Here is a quick sample code that will make a message processor console application into a Win32 service.

public class MessageProcessor
{
    List<Task> _workers;
    CancellationTokenSource _cts;
    public MessageProcessor()
    {
        _workers = new List<Task>();
        _cts = new CancellationTokenSource();
    }
    public void Start() {  //.. same as above }
    public void Stop() { //.. same as above }
}

public class Program
{
    public static void Main()
    {
        HostFactory.Run(x =>
        {
            x.Service<MessageProcessor>(s =>
            {
                s.ConstructUsing(name=> new MessageProcessor());
                s.WhenStarted(tc => tc.Start());
                s.WhenStopped(tc => tc.Stop());
            });
            x.RunAsLocalSystem();

            x.SetDescription("Amazon SQS Message Processor");
            x.SetDisplayName("AmazonSQSMessageProcessor");
            x.SetServiceName("AmazonSQSMessageProcessor");
        });
    }
}

Once you build an executable, you can run MessageProcessor.exe install from command line and the service will get installed, additional -help will show you all the commands that you can do.

Summary

Incorporating queues in your application architecture can help with guaranteed delivery of the business critical messages. It can also speed up your application process since it will offload the work to the external process.
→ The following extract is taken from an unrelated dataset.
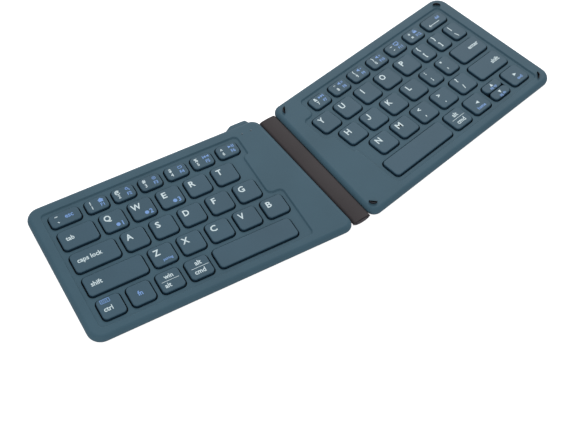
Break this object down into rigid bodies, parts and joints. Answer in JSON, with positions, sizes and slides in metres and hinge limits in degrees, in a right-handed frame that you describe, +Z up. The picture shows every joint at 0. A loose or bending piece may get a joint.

On the downside, your application becomes dependent on another application running in a separate process and it’s more code to maintain and deploy. To ensure you message processor doesn’t become a single point of failure, you will also need to have at least 2 nodes running this windows service for redundancy. However, if your business requires guaranteed delivery for the mission critical API calls, the overhead of maintaining message queue solution is worth it’s weight.